### Records from a data source
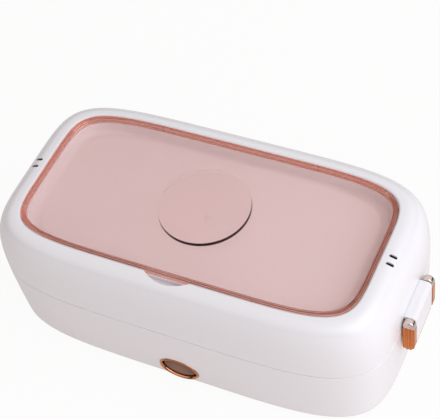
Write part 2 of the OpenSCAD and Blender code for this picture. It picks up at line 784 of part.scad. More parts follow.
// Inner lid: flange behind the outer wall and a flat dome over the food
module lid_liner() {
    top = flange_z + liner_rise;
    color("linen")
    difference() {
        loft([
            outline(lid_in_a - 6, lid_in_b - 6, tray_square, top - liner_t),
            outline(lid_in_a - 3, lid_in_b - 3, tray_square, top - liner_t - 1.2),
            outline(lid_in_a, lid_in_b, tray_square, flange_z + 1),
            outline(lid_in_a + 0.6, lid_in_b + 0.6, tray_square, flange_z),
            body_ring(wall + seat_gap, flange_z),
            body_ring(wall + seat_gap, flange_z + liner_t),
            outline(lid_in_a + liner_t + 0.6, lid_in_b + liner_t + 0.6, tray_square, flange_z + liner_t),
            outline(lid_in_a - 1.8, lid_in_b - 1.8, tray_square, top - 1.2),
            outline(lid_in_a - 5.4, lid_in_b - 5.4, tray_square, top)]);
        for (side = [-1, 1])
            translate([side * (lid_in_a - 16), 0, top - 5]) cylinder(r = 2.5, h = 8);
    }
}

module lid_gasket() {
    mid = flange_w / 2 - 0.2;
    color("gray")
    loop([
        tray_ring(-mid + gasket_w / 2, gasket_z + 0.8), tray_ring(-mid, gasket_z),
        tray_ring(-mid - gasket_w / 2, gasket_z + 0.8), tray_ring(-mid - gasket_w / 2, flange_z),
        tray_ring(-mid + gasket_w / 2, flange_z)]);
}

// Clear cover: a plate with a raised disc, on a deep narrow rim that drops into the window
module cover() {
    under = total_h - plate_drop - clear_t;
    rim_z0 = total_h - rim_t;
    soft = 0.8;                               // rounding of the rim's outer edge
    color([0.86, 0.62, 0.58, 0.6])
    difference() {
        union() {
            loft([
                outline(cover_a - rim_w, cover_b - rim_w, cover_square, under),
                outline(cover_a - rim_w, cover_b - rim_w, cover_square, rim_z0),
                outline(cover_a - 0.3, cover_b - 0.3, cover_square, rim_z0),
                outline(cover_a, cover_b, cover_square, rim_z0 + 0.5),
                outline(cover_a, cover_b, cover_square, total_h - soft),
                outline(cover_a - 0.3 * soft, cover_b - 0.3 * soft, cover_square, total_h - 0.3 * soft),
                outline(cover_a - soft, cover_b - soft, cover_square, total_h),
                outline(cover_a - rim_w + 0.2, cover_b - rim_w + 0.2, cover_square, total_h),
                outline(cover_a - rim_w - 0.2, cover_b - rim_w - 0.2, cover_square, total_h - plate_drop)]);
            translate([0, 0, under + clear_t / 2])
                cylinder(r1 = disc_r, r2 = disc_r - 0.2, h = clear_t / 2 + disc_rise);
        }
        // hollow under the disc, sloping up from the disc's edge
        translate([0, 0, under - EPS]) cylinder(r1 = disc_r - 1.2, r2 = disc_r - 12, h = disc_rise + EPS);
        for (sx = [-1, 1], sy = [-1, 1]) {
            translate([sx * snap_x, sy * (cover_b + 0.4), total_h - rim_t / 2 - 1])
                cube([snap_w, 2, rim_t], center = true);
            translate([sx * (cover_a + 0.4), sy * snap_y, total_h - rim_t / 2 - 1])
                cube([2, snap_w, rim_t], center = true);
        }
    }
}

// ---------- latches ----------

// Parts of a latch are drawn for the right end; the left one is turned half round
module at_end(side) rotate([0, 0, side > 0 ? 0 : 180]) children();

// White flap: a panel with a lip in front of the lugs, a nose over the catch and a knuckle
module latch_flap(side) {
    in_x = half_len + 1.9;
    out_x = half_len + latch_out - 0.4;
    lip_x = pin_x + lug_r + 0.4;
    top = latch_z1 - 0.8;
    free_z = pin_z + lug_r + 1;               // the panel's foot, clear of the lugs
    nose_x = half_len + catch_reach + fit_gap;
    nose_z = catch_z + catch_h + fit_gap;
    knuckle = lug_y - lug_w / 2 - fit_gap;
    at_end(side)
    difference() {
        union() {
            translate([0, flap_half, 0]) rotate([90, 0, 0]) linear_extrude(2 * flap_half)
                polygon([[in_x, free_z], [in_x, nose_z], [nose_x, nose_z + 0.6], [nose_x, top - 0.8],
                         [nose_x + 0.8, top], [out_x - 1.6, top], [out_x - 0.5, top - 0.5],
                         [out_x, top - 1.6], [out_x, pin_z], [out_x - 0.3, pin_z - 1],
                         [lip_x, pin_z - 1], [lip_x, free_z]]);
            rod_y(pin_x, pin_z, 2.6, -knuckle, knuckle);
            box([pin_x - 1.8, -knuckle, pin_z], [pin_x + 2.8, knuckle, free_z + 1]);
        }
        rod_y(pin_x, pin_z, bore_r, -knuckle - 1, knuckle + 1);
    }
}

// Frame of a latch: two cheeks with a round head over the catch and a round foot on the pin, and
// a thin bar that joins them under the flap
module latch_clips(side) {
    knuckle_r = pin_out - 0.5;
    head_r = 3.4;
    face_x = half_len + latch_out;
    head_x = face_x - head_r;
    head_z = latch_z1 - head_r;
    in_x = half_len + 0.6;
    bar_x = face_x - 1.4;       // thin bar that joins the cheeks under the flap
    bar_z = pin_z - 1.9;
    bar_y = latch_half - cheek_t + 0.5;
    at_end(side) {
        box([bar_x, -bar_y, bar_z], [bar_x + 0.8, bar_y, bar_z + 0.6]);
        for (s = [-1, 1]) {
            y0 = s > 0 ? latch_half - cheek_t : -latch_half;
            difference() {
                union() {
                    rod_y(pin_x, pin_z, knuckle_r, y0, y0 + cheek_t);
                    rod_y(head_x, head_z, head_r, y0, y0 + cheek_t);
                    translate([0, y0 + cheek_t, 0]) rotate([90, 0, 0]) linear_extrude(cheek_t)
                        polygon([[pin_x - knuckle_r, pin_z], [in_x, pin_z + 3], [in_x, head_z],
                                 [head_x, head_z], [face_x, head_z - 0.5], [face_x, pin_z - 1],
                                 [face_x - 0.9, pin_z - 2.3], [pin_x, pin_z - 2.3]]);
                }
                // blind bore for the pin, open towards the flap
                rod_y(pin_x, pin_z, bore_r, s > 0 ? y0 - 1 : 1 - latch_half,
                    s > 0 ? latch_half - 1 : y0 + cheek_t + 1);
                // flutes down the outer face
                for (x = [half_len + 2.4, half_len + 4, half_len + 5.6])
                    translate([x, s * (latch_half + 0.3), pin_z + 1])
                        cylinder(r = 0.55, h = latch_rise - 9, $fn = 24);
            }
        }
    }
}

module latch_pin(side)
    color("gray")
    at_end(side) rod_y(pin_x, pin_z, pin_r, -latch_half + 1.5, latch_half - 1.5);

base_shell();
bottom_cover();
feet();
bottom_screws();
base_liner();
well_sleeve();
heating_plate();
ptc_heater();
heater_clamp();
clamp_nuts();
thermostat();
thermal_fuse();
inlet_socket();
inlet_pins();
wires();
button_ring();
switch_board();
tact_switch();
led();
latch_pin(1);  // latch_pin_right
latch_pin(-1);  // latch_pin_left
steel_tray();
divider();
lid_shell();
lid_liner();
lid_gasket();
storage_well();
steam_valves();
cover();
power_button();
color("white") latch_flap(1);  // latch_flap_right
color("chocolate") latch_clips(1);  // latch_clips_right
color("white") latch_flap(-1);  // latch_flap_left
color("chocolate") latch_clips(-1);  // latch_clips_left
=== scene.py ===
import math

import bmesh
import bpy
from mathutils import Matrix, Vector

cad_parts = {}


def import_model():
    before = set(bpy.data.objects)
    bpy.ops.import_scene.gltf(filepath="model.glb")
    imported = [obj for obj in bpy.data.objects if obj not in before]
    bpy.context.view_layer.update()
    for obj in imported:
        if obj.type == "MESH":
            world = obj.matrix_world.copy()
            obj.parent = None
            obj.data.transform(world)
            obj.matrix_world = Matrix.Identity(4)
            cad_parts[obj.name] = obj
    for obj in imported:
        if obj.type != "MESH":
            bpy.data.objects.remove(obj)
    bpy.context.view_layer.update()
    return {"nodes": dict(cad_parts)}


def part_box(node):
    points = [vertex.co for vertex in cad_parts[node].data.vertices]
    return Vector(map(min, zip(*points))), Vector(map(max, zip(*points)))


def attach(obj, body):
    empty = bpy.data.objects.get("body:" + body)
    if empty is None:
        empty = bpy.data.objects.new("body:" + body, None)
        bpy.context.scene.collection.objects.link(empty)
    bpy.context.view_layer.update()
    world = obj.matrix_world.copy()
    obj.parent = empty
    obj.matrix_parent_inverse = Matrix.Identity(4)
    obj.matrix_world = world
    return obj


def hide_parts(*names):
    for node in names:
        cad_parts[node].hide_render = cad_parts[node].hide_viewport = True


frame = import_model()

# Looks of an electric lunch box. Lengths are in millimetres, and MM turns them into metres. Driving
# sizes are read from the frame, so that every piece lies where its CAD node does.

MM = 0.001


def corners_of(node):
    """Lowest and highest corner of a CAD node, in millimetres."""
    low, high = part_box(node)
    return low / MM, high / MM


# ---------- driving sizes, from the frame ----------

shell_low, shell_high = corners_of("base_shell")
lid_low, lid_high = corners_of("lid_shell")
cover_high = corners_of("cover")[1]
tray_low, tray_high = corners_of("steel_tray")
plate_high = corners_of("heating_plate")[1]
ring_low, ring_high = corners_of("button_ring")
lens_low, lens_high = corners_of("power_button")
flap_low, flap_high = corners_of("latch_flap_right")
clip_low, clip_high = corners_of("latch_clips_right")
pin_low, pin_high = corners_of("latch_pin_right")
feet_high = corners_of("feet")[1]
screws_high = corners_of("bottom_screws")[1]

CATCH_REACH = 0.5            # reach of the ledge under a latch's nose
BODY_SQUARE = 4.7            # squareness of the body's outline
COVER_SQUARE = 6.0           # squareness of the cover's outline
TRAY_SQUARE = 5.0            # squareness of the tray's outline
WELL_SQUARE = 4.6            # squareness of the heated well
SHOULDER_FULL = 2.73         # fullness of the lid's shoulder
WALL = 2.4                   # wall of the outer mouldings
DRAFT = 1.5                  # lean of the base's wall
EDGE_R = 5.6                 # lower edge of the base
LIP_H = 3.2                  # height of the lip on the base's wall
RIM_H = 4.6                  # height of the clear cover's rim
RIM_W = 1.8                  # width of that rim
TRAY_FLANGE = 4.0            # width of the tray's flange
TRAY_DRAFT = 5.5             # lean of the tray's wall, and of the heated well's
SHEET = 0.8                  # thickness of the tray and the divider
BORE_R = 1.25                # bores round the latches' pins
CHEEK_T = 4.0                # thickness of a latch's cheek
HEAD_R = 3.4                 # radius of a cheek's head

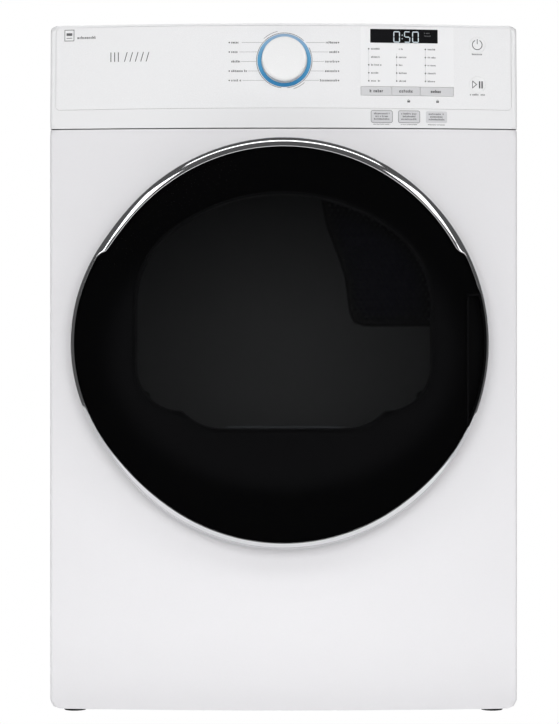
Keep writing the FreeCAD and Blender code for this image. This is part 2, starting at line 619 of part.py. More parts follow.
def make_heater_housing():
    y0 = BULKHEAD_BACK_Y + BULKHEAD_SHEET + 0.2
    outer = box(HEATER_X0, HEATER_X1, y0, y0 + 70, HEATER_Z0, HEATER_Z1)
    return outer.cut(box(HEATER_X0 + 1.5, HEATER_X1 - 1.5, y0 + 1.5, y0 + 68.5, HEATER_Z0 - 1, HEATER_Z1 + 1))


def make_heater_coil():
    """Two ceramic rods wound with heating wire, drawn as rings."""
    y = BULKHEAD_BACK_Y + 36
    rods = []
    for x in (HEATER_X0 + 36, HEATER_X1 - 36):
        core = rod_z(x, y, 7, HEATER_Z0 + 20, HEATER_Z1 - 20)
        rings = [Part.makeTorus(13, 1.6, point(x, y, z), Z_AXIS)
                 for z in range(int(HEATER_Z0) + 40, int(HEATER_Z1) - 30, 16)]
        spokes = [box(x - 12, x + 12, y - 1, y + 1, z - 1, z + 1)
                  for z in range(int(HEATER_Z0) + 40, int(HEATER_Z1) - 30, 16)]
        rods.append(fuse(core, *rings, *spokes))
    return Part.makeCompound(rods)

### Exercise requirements
From the line containing "steam_valves();" down to the line containing "# ---------- driving" in the material above, reproduce every line exactly, including the two end lines.

### Correct answer
steam_valves();
cover();
power_button();
color("white") latch_flap(1);  // latch_flap_right
color("chocolate") latch_clips(1);  // latch_clips_right
color("white") latch_flap(-1);  // latch_flap_left
color("chocolate") latch_clips(-1);  // latch_clips_left
=== scene.py ===
import math

import bmesh
import bpy
from mathutils import Matrix, Vector

cad_parts = {}


def import_model():
    before = set(bpy.data.objects)
    bpy.ops.import_scene.gltf(filepath="model.glb")
    imported = [obj for obj in bpy.data.objects if obj not in before]
    bpy.context.view_layer.update()
    for obj in imported:
        if obj.type == "MESH":
            world = obj.matrix_world.copy()
            obj.parent = None
            obj.data.transform(world)
            obj.matrix_world = Matrix.Identity(4)
            cad_parts[obj.name] = obj
    for obj in imported:
        if obj.type != "MESH":
            bpy.data.objects.remove(obj)
    bpy.context.view_layer.update()
    return {"nodes": dict(cad_parts)}


def part_box(node):
    points = [vertex.co for vertex in cad_parts[node].data.vertices]
    return Vector(map(min, zip(*points))), Vector(map(max, zip(*points)))


def attach(obj, body):
    empty = bpy.data.objects.get("body:" + body)
    if empty is None:
        empty = bpy.data.objects.new("body:" + body, None)
        bpy.context.scene.collection.objects.link(empty)
    bpy.context.view_layer.update()
    world = obj.matrix_world.copy()
    obj.parent = empty
    obj.matrix_parent_inverse = Matrix.Identity(4)
    obj.matrix_world = world
    return obj


def hide_parts(*names):
    for node in names:
        cad_parts[node].hide_render = cad_parts[node].hide_viewport = True


frame = import_model()

# Looks of an electric lunch box. Lengths are in millimetres, and MM turns them into metres. Driving
# sizes are read from the frame, so that every piece lies where its CAD node does.

MM = 0.001


def corners_of(node):
    """Lowest and highest corner of a CAD node, in millimetres."""
    low, high = part_box(node)
    return low / MM, high / MM


# ---------- driving sizes, from the frame ----------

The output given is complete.